Fix a norm $||\cdot||$ on a vector space $V$. In your previous question, you found that the isometry group $G$ of $||\cdot||$ also preserves an inner product $<\cdot,\cdot>$. Fix that inner product, then there is a dual norm $||\cdot||_*$ given by $$ ||v||_* = \sup_{||u|| = 1}<v,u> $$ This is really just identifying $V$ with its dual via the inner product. If $G$ preserves $||\cdot||$, then clearly it also preserves the dual norm as follows: $$ ||g\cdot v||_* = \sup_{||u|| = 1}<g\cdot v,u> = \sup_{||u|| = 1}<v,g^{-1}u> = \sup_{||g\cdot u|| = 1}<v,u> = ||v||_* $$

Hence $||\cdot||$ is only unique if it is equal to the dual norm.

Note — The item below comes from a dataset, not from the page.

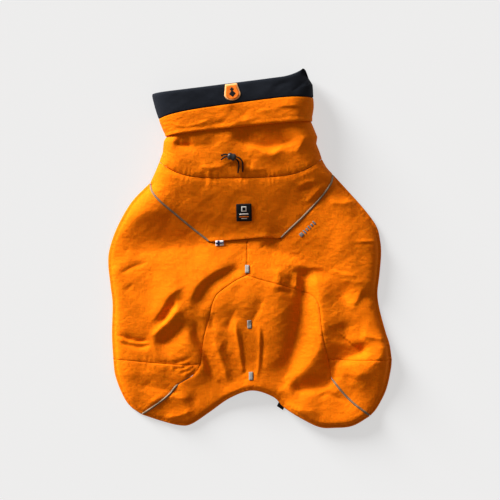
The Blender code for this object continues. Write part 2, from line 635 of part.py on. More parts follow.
def drawcord(name, route):
    """One strand of the drawcord as a round tube through its route's points."""
    points = [(x, y, lock_height() if lift == IN_LOCK else upper_height(x, y) + lift) for x, y, lift in route]
    path = smooth_curve(points, STRAND_STEP)
    curve = bpy.data.curves.new(name, "CURVE")
    curve.dimensions = "3D"
    curve.bevel_depth = 0.5 * CORD_DIAMETER * MM
    curve.bevel_resolution = 2
    curve.use_fill_caps = True
    spline = curve.splines.new("POLY")
    spline.points.add(len(path) - 1)
    for point, place in zip(spline.points, path):
        point.co = (*(place * MM), 1)
    curve.materials.append(finish("black_trim"))
    obj = bpy.data.objects.new(name, curve)
    bpy.context.collection.objects.link(obj)
    return obj


def main():
    for obj in list(bpy.data.objects):
        bpy.data.objects.remove(obj)
    panels = {name: upper_panel(name, loop) for name, loop in PANELS.items()}
    belly_panel()
    collar()
    for side in ("left", "right"):
        piping(f"yoke_piping_{side}", f"yoke_{side}")
        piping(f"hem_piping_{side}", f"hem_seam_{side}")
    laid_piece("neck_label", rectangle(*NECK_LABEL), [panels["yoke"]], LABEL_WALL, "woven_label")
    laid_piece("flag_tab", rectangle(*FLAG_TAB), [panels["back_left"]], MARK_WALL, "white_tab")
    backs = [panels["back_left"], panels["back_right"], panels["rump_panel"]]
    for number, mark in enumerate(SPINE_MARKS, start=1):
        laid_piece(f"spine_mark_{number}", rectangle(*mark), backs, MARK_WALL, "grey_piping")
    hem_tab()
    collar_tag(bpy.data.objects["collar_lining"])
    cord_lock()
    for name, route in STRANDS.items():
        drawcord(name, route)


main()
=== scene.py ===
"""Padded dog parka with a turned-down collar, laid flat with its back side up: the looks.

The tables are in millimetres, seen from above with the collar at the top: +X is right, +Y points to the
collar and +Z is up from the floor. Each piece of cloth is cut flat, then laid on the form of its solid.
"""

import bmesh
import bpy
import numpy as np
from bpy.props import FloatProperty, FloatVectorProperty, PointerProperty
from mathutils import Matrix, Vector
from mathutils.geometry import delaunay_2d_cdt


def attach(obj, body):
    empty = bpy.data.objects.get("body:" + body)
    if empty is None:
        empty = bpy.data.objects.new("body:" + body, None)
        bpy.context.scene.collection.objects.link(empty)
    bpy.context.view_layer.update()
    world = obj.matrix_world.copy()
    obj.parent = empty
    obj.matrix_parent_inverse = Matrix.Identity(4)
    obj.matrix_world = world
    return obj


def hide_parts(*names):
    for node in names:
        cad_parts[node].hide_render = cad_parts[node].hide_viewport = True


bl_info = {
    "name": "Dog parka",
    "version": (1, 0, 0),
    "blender": (4, 5, 0),
    "location": "View3D > Sidebar > Parka",
    "description": "Dresses the solids of a padded dog parka in sewn cloth, trims and a drawcord",
    "category": "Object",
}

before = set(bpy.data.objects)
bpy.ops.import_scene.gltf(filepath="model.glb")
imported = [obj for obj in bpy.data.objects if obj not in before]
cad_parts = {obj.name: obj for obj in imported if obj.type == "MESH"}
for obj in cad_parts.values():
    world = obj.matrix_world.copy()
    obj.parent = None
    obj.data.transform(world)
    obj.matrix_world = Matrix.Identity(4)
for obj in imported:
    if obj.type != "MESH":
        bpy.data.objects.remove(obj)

MM = 0.001  # the tables' unit in metres
ROOT = "root"  # the one body that every piece rides on

# ---- sizes, most of them shared with the solids ----

WALL = 3.0
BELLY_WALL = 2.5
COLLAR_WALL = 2.5
LINING = 2.2
LAYER_GAP = 0.6
EDGE_STEP = 9.0
BELLY_INSET = 7.0
BELLY_RISE = 0.5
BELLY_RISE_REACH = 5.0
HEM_ARCH = 10.0
HEM_ARCH_AT = (3.0, -212.0)
HEM_ARCH_REACH = (44.0, 40.0)
YOKE_LIP = 2.0
YOKE_LIP_REACH = 6.0
LEAST_HEIGHT = 7.0
HEM_RISE_REACH = 2.0
FOLD_STEP = 4.0
FOLD_POWER = 1.5
CREASE_POWER = 1.15

# Seams and hem stretches, each from its first corner to its last
CURVES = {
    "neck_side_left": [(-136.5, 130.5), (-143, 115), (-150, 100)],
    "back_side_left": [(-150, 100), (-178, 71), (-199, 35), (-211, 2), (-213.5, -22), (-210, -56),
                       (-207, -83), (-208, -128), (-206, -166)],
    "lobe_hem_left": [(-206, -166), (-203, -190), (-193, -217), (-181, -236), (-163.5, -249)],
    "rump_hem": [(-163.5, -249), (-133, -259), (-106, -265.5), (-88, -263.5), (-60, -245), (-30, -224),
                 (3, -212.5), (35, -222.5), (51, -238.5), (81, -257), (105, -268), (126, -269),
                 (154, -266), (181, -251)],
    "lobe_hem_right": [(181, -251), (192, -238), (205, -212), (212, -182), (213.5, -166.5)],
    "back_side_right": [(213.5, -166.5), (210, -143), (204, -124), (195, -90), (192, -66), (195, -38),
                        (197.5, -8), (196, 13), (190, 35), (171, 61), (147, 88), (124.5, 112.5)],
    "neck_side_right": [(124.5, 112.5), (115, 123), (108, 135)],
    "yoke_left": [(-150, 100), (-147, 87), (-136, 73), (-114, 54), (-87, 31.5), (-60, 10.5)],
    "yoke_edge_left": [(-60, 10.5), (-39, 12), (-4.5, 15)],
    "yoke_edge_right": [(-4.5, 15), (18, 17), (45, 15.6)],
    "yoke_right": [(45, 15.6), (61, 31), (80, 49), (106, 77), (121, 98), (124.5, 112.5)],
    "centre_seam": [(-4.5, 15), (-4, -12), (-4.5, -39)],
    "arch_left": [(-4.5, -39), (-21, -47), (-37, -58), (-50, -69), (-56.5, -83), (-60, -98), (-65, -116),
                  (-70.5, -140), (-74, -172)],
    "arch_left_low": [(-74, -172), (-79, -182), (-87, -190.5)],
    "arch_right": [(-4.5, -39), (16, -46), (39, -52), (60, -58), (80, -64), (95, -71), (103.5, -85),
                   (107, -114), (111, -138), (117, -165)],
    "arch_right_low": [(117, -165), (120, -178), (123, -195)],
    "cross_seam_left": [(-206, -166), (-174, -168), (-144, -171), (-99, -174), (-74, -172)],
    "cross_seam_right": [(213.5, -166.5), (189, -167), (150, -167), (117, -165)],
    "hem_seam_left": [(-87, -190.5), (-109, -204), (-122, -219), (-144, -236), (-163.5, -249)],
    "hem_seam_right": [(123, -195), (138, -214), (156, -232), (181, -251)],
}
PIPED = ("yoke_left", "yoke_right", "hem_seam_left", "hem_seam_right")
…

But then if this is the case, the norms are induced by the inner product because $$ ||v||_{Euc}^2 = <v,v> \leq ||v||\cdot||v||_* = ||v||^2 $$ Fix $||v||=1$. If we choose $u$, such that $||u||=1$, and $<u,v> = 1$, we have $$ 1 = <u,v> \leq ||u||_{Euc}||v||_{Euc}\leq ||u||\cdot||v|| = 1\cdot 1 $$ Hence equality holds, and we have $||v||=||v||_{Euc}$

Answer 2

A simple example of 2 norms where $\text{ISO}(||\cdot ||_1) = \text{ISO}(||\cdot ||_2)$ but $||\cdot||_1 \not= ||\cdot||_2$ would be the L3 and L4 norms. For a pair of rigid norms use the two norms where the unit "circles" are two (non-similar) parallelograms (not rectangles or rhombuses) centred at the origin.